A Shop Talk word cloud




A Shop Talk "word cloud" courtesy of the very cool application Wordle. (Hat tip to the TED blog.)

"Three-Story Laurie" and remembering to repeat

I'm having fun reading "Brain Rules" by John Medina. It's interesting, funny and--unexpectedly--not the least bit dry. I'll write more about it in the next few days. But for now, one of the rules, #6 (Long-Term Memory: Remember to Repeat) made me recall someone named Three-Story Laurie.

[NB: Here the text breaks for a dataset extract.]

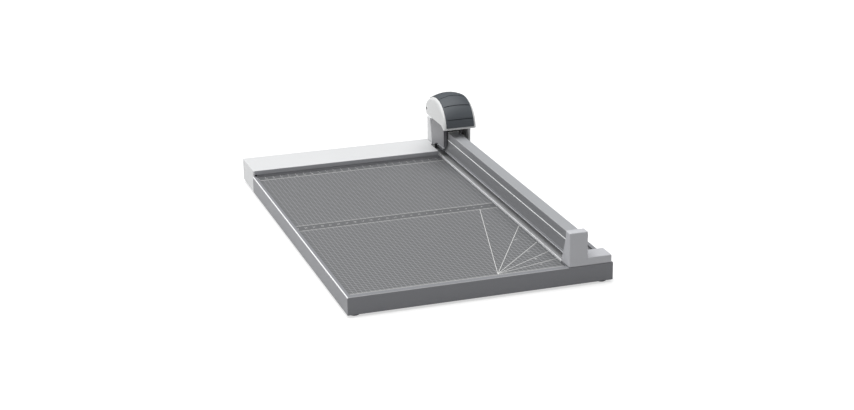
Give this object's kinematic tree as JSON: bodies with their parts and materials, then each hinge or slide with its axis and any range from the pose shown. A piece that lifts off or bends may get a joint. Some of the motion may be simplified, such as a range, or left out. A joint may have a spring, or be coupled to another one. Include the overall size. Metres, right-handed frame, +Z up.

It was one of my favorite nicknames ever, because while it sounded like it might have referred to an apartment building, Three-Story Laurie referred to her tendency to repeat the same few stories again and again. She showed up at various gatherings of my college friends over the years, and always had a collection of three new stories that she'd tell and retell over the course of the weekend. By repeating the stories, she made sure she remembered them. In doing so, Laurie was employing this advice from "Brain Rules":

...The relationship between repetition and memory is clear. Deliberately re-expose yourself to the information if you want to retrieve it later. Deliberately re-expose yourself to the information more elaborately if you want the retrieval to be of higher quality. Deliberately re-expose yourself to the information more elaborately, and in fixed, spaced intervals, if you want the retrieval to be the most vivid it can be. (p. 133)


This idea of remembering via repetition has a lot of uses. I've found, when recording stories for the Mistake Bank, that a second or third retelling is better, tighter and richer than the first.

And, oftentimes, I write in this space about something I've read, in order to understand it and remember it better.

Sort of like now.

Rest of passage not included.